The couple dated for about a year before moving in together. Dobbins had two children from a previous marriage, and they quickly accepted Kaney into their family, Dobbins said.

Over the years, their shared interests in such hobbies as classical music and opera blossomed.

“We enjoy doing the same things together,” Kaney said, adding that Dobbins’ easygoing nature made navigating rough spots in life a bit easier. “He’s tolerant and open-minded. His nature is just that he doesn’t get mad about the simple things. He’s very easy to get along with.”

The same holds true for Kaney, Dobbins noted.

“We don’t worry about petty arguments,” he said. “I’m very lucky to have found him.”

As they are getting on in age, the couple began talking more seriously about marriage, to ensure one another’s rights would be protected as they age and after one passes.

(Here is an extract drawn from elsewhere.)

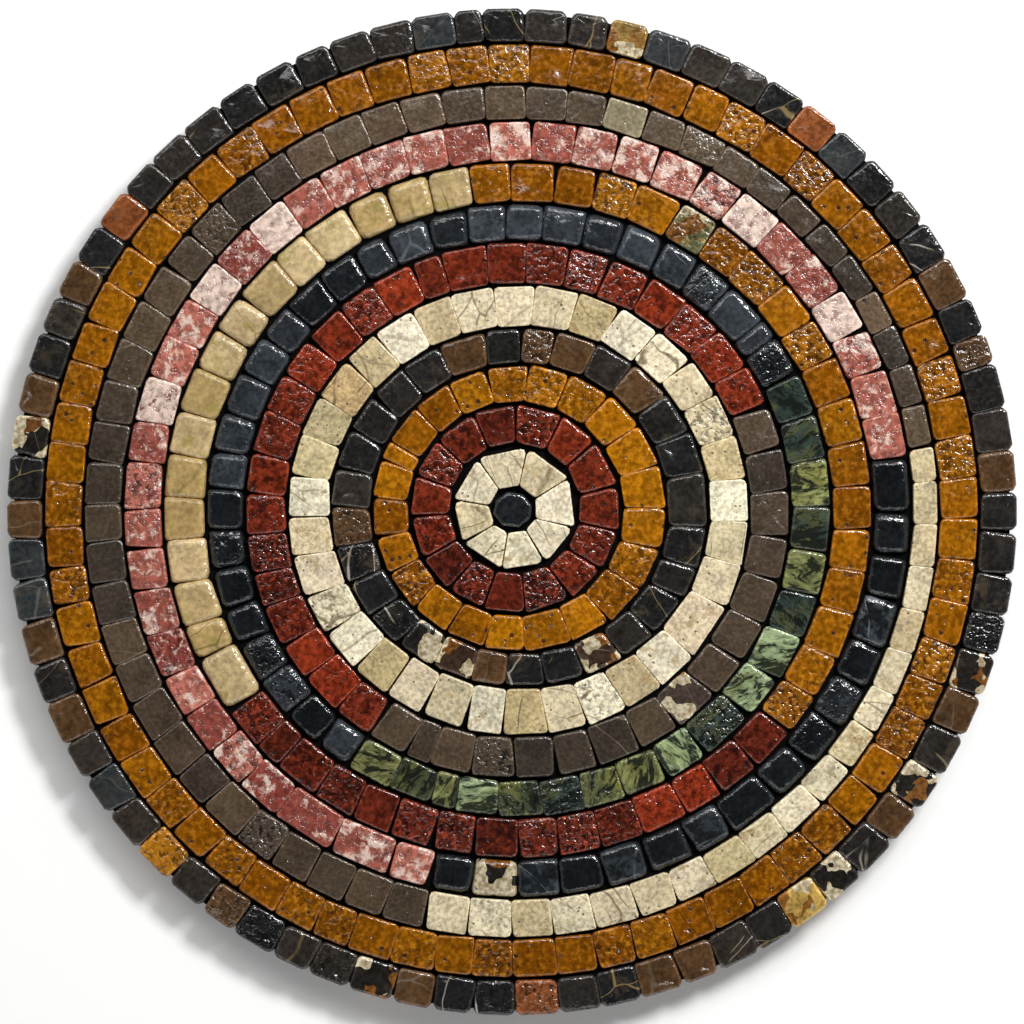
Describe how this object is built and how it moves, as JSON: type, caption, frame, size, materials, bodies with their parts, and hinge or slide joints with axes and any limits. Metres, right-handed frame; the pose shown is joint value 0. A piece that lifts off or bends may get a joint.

“We’d talked about [marriage] theoretically but it hadn’t ever been possible so we didn’t seriously consider it,” Kaney said. “And then once it did become possible, we thought, We’ve been together 40 years, what would it prove by getting married? But more recently, we have some relatives, straight couples, who’ve been together for a long time and never married and started thinking about it because financial advisors and health professionals advised them it could make their lives easier as they get older.”

The King of Prussia couple ultimately traveled to Philly to be wed by out Court of Common Pleas Judge Ann Butchart.

“Judge Butchart really made the occasion a memorable one,” Kaney said. “She arranged for us to be married in this beautiful courtroom in City Hall, and it was really lovely. Larry’s two children and the grandchildren were there. It was a lovely family gathering, just a terrific occasion.”

Kaney noted the couple is still adjusting to their new status as a married couple.

“We’ve been calling each other ‘husband.’ I’m sure we won’t keep that up for too much longer,” he laughed. “I don’t know whether we’ll feel any different but I think it was important to state these things formally in a setting with legalistic overtones, in the presence of family members.”        Their new wedding rings, Dobbins added, are reinforcing the vows they took.

“It’s a reminder every time I look at it that this is something new. But the relationship itself is the same; it’s as totally natural as it always has been.”